◆ Data supplied
□ □ □ □ □ □ □
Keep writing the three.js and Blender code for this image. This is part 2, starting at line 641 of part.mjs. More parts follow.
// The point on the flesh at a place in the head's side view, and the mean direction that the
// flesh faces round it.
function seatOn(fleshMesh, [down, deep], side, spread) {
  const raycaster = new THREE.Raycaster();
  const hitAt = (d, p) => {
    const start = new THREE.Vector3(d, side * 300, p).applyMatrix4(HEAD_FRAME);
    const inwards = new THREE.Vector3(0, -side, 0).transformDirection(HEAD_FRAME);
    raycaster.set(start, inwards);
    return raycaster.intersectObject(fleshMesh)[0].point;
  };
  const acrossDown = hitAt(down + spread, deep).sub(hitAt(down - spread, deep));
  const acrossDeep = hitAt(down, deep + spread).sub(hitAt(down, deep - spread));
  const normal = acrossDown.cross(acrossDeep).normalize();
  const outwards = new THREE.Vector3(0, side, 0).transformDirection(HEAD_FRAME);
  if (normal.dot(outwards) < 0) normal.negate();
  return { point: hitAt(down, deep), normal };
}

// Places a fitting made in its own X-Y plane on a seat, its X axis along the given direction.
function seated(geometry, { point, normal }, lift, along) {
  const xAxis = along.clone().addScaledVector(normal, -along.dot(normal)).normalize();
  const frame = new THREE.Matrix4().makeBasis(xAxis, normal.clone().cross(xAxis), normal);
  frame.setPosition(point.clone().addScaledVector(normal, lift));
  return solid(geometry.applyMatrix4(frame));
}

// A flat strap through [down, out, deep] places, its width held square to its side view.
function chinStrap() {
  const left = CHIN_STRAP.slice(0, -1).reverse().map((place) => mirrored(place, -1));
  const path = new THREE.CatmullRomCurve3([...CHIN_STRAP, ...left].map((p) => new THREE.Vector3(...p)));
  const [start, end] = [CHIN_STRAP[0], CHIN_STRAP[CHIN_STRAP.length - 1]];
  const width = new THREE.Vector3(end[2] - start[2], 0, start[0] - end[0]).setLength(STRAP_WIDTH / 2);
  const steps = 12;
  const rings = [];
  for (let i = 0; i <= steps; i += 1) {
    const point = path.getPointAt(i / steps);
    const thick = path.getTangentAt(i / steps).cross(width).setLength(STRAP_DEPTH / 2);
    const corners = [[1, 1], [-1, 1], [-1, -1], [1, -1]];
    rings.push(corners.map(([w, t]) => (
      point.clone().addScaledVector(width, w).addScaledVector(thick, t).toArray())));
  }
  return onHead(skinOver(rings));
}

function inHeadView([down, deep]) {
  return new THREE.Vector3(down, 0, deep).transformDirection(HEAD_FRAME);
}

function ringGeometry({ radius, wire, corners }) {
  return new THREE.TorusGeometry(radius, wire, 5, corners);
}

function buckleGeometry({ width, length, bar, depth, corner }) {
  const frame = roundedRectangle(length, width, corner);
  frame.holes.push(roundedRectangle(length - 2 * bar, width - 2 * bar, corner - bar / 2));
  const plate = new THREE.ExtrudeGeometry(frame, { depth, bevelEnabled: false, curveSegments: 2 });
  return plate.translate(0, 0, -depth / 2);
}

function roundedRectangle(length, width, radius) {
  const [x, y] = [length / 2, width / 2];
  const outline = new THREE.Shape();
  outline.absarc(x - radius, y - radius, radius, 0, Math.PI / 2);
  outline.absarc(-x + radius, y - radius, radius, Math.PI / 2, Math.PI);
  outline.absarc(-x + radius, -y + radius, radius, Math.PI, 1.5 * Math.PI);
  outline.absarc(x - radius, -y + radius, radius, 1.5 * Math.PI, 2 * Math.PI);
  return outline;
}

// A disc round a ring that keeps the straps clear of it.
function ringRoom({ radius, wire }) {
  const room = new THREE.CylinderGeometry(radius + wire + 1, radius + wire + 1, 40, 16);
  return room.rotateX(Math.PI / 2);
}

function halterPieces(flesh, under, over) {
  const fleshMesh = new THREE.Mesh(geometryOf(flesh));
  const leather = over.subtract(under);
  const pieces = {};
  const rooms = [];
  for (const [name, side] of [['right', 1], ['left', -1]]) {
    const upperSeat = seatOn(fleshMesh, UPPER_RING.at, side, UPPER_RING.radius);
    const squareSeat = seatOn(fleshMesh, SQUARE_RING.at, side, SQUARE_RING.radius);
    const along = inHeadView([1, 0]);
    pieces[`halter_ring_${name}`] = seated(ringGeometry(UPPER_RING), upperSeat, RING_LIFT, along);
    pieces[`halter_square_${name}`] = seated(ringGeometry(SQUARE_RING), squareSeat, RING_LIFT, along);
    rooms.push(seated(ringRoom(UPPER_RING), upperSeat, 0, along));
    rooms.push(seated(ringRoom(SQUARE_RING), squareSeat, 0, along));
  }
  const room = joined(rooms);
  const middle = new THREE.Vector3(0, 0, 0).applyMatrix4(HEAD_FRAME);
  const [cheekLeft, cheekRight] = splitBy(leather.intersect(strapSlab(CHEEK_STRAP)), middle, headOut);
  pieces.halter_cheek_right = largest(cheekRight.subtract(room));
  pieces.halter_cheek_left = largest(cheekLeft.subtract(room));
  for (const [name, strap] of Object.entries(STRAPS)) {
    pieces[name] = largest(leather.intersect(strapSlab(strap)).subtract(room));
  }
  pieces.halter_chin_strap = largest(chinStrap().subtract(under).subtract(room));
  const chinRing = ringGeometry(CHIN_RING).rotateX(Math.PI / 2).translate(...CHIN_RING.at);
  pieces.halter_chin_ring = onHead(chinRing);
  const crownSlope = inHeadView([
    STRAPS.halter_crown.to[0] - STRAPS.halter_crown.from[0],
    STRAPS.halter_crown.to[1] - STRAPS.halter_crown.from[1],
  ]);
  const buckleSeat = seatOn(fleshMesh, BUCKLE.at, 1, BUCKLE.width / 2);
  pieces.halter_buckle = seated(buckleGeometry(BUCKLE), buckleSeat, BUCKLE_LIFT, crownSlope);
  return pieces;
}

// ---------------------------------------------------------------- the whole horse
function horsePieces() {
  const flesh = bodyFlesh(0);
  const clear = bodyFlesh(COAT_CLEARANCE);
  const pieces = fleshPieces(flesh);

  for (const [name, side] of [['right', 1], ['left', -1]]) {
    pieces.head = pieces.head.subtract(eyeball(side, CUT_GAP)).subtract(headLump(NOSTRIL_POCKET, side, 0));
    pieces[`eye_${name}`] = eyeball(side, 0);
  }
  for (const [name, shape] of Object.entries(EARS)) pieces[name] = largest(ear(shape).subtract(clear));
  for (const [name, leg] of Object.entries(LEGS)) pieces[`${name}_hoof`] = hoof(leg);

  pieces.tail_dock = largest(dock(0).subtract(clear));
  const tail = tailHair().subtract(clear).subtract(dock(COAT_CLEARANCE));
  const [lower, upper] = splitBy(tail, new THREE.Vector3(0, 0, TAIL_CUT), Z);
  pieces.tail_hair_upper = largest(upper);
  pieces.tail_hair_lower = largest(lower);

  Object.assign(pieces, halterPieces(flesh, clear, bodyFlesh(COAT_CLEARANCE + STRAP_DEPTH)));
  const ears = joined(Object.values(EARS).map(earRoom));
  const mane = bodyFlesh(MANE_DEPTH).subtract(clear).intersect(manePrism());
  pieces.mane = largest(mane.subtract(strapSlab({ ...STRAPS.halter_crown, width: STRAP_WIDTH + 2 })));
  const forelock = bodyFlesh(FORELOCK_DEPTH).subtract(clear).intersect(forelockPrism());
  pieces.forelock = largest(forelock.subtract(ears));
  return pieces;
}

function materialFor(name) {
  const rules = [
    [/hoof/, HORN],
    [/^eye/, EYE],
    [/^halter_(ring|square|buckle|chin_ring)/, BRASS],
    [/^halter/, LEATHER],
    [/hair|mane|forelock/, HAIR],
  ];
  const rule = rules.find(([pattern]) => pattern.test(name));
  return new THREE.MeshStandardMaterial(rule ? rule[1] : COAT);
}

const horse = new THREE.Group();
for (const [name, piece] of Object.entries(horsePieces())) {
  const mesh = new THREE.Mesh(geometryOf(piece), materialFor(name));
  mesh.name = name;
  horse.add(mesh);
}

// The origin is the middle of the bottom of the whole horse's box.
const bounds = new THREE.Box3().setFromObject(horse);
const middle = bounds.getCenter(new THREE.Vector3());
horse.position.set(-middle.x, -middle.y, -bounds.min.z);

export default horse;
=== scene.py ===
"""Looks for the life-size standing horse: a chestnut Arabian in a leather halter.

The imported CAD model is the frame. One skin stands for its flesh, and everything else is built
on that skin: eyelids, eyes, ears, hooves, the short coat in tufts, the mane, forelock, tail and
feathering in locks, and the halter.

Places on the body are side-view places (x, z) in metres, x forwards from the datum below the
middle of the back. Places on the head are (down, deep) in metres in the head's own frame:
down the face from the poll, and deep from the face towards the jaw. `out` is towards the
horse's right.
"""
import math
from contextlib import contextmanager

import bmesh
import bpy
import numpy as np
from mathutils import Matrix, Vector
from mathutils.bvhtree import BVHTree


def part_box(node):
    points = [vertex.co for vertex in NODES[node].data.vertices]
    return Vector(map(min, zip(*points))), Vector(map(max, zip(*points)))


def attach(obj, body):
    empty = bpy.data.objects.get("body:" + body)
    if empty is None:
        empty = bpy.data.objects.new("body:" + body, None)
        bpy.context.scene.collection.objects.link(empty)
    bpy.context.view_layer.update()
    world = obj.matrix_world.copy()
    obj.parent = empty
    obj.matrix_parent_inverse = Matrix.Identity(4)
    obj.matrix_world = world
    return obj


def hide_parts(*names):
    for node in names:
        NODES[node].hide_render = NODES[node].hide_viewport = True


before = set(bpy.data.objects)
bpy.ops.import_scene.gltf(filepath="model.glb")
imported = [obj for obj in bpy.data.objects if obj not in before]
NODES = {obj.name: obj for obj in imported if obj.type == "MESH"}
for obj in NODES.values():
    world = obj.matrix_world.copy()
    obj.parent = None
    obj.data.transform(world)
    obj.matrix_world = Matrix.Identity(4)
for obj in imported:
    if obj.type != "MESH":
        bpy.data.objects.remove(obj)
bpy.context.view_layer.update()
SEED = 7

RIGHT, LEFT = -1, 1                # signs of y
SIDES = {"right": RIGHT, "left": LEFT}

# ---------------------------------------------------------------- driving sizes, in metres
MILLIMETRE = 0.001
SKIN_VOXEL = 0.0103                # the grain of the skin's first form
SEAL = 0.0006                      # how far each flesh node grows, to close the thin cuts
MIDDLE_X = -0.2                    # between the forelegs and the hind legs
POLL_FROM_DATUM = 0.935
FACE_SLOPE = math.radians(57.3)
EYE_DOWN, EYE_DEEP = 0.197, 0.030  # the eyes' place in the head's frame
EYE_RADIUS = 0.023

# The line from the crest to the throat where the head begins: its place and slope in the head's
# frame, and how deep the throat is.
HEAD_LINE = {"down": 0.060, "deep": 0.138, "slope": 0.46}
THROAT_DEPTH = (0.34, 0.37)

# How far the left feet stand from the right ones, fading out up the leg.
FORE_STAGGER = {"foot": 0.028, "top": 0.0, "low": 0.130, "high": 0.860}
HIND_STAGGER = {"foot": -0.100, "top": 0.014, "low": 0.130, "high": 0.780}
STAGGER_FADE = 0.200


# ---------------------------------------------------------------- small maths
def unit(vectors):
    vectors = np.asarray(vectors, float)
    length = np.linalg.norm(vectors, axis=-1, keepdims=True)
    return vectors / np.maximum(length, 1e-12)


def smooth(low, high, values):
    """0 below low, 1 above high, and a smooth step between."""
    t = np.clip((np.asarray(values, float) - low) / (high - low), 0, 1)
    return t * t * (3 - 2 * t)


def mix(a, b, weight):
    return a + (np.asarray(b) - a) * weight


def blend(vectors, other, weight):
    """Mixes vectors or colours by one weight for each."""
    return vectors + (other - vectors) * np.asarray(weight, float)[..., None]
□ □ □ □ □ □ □
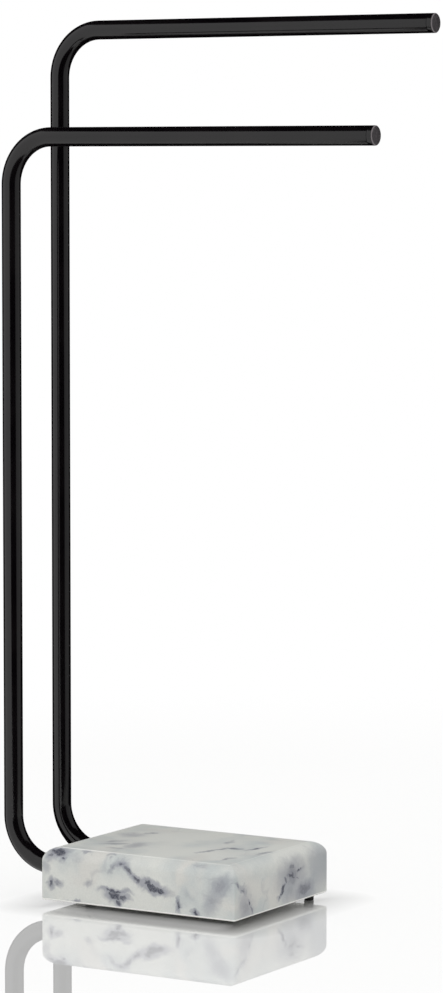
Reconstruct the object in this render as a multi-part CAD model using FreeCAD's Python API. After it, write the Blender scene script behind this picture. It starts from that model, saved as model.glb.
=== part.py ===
□ □ □ □ □ □ □
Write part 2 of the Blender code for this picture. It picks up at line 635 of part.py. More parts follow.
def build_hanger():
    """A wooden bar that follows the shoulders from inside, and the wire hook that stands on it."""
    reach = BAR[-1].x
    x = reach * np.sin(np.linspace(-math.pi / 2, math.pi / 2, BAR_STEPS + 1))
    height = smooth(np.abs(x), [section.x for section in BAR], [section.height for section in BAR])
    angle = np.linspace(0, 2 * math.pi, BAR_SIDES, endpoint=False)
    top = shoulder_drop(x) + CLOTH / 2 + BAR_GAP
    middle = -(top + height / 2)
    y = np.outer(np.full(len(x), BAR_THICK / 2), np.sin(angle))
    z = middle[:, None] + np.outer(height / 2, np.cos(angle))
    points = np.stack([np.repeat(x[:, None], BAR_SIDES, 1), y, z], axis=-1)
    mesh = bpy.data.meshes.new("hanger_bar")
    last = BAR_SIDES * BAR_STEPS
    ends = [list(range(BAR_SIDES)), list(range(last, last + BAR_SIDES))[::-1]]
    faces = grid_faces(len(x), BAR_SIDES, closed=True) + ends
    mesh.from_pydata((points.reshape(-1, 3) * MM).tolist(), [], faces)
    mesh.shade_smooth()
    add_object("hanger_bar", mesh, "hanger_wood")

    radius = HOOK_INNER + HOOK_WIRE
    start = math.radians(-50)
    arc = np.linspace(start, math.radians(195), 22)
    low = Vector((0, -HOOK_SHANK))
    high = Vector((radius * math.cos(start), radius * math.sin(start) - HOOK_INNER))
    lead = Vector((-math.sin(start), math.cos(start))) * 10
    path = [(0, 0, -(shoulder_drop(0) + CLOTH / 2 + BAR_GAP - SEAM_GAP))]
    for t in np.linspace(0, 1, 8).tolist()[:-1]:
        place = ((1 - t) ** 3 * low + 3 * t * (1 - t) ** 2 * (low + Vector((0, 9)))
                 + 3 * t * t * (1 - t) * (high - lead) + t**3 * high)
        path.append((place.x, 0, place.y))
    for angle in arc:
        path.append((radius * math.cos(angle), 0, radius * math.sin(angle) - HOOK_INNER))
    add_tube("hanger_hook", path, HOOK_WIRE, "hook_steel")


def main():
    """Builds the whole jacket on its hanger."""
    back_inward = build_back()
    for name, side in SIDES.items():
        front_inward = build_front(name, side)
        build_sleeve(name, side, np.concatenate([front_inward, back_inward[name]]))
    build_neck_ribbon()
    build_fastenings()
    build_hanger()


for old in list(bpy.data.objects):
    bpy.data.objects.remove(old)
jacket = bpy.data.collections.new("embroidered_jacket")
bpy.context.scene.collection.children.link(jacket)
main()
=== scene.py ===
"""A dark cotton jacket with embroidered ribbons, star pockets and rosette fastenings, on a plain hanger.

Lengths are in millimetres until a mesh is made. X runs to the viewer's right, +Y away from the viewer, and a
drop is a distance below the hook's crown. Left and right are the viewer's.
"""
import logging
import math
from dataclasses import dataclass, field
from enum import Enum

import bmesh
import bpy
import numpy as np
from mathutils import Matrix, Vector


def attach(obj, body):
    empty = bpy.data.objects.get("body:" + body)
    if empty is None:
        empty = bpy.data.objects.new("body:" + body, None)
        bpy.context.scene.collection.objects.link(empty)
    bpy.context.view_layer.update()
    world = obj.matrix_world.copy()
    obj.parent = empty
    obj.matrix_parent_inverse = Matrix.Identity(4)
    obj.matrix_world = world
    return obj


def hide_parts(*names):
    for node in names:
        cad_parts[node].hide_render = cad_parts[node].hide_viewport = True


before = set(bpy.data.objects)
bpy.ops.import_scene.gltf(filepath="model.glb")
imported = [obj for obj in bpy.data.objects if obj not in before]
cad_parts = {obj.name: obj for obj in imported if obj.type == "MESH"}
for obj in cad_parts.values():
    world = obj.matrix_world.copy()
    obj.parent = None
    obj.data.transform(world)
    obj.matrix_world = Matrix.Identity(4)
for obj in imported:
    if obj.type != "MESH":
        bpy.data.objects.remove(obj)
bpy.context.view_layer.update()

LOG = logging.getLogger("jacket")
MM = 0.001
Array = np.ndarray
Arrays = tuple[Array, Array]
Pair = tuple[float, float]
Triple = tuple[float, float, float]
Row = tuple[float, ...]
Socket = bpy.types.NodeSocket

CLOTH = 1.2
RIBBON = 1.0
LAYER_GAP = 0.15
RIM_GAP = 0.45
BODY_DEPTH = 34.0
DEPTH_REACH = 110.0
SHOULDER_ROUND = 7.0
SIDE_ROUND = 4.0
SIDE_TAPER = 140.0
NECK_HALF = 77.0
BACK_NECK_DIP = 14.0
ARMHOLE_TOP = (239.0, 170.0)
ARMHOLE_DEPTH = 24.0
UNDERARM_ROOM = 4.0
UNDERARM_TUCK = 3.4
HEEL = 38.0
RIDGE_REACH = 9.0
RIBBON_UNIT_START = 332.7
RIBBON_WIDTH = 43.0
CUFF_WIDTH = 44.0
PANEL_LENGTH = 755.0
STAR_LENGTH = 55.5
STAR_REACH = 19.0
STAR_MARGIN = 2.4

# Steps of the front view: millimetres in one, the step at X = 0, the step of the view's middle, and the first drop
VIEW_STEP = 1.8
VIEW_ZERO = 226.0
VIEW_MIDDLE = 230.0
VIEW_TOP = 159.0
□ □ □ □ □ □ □
◆ To do
Return every line above in which the string "imported" occurs.

◆ Task output
The imported CAD model is the frame. One skin stands for its flesh, and everything else is built
imported = [obj for obj in bpy.data.objects if obj not in before]
NODES = {obj.name: obj for obj in imported if obj.type == "MESH"}
for obj in imported:
imported = [obj for obj in bpy.data.objects if obj not in before]
cad_parts = {obj.name: obj for obj in imported if obj.type == "MESH"}
for obj in imported:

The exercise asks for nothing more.